Terre vive di argilla, antiche di battaglie e cavalieri, spoglie d’alberi e di verde, astratte e metafisiche, come disegnate dalla geometrica sensibilità di Piero della Francesca, pensate dall’ambizione intellettuale di Leon Battista Alberti e poi ingentilite dalla tavolozza sfumata, pulviscolare e stratificata di Leonardo. Un unicum in Toscana quello delle Crete Senesi, dove il verde non straripa, le vigne non affollano, dove perfino le ulivete paiono solo di supporto a una grande terra di pascolo e di seminativo, ch’è un luogo asciutto e di visione. Come un’ambizione naturalistica di vera libertà.
In questa essenziale bellezza gli antichi insediamenti, le ville, i castelli, spuntano dalla terra imperiosi, come in un pentagramma gregoriano: punti scuri e solidi incisi su una carta pergamena di gran valore, ossia questa terra calcarea e farinosa che ha il potere di rasserenare. Terra da sempre senese, territorio strategico di difesa a sud per l’orgogliosa Repubblica del Palio.
Sopra un piaggia cretosa, a un passo dallo scorrere del torrente Sorra, lungo la strada provinciale per Murlo sorgono le spoglie, nel tempo ricomposte in forme di serena villa patrizia, del castello di Radi di Creta, nel Basso Medioevo uno fra i più solidi avamposti a difesa di Siena. Ma Radi era già una fortificazione nel X secolo, come accerta un documento coevo, in tempo di pieno feudalesimo era dotato di 5 torri d’avvistamento e dal XIII secolo fu addirittura sede podestarile. Poi il suo destino incontrò uno fra i più temibili condottieri di quei secoli belligeranti, l’inglese John Hawkwood, che Machiavelli, italianizzò in Giovanni Acuto (quello che Paolo Uccello ritrasse a cavallo, bardato da gran condottiero che ammiriamo nel Duomo di Firenze).
Il grande soldato di ventura, in quel momento al soldo di Firenze, espugnò il castello e lo rase al suolo tirando giù mura e scapitozzando torri, com’era in uso fare al tempo, per segnare definitivamente la vittoria con una distruzione totale, affinché anche la memoria dei vinti non potesse sopravvivere.

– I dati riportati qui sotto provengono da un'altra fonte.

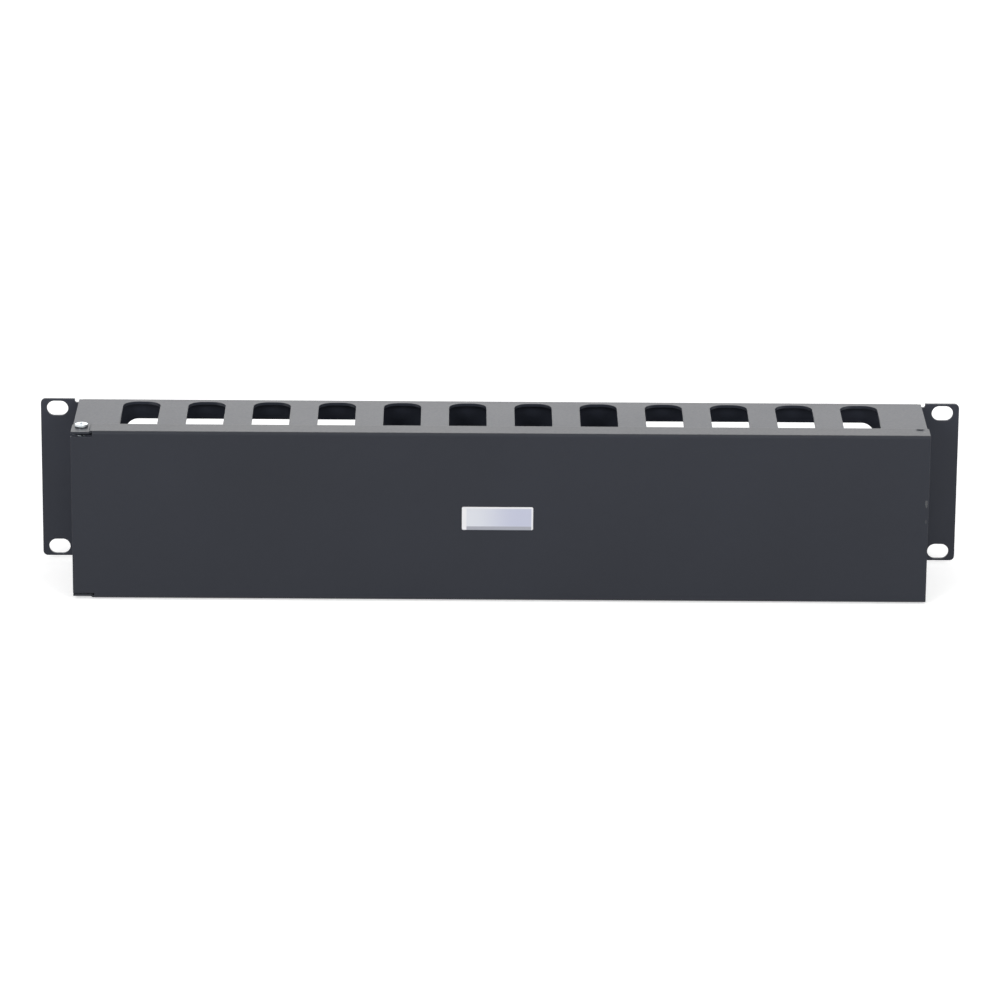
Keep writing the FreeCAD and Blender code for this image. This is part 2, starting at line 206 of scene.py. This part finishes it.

Invece la bella dimora odierna, dal 1600 appartenente ai marchesi Bichi Ruspoli, che ha le fattezze liete e serene di una villa gentilizia, resa ancora più preziosa da una cappella cinquecentesca che conserva una tavola vicina alla maniera di Fra Bartolomeo e attorniata da splendidi giardini, poggia le sue fondamenta sulle ‘radici’ di quel glorioso maniero la cui memoria è visibile e tangibile in resti di mura e in una torre, unica sopravvissuta di quelle 5 gloriose.
Insomma l’anima e la memoria di Radi sono ancora il castello, ciò che appare è invece un complesso che ha perso i suoi riferimenti guerreschi ma non la sua importante memoria.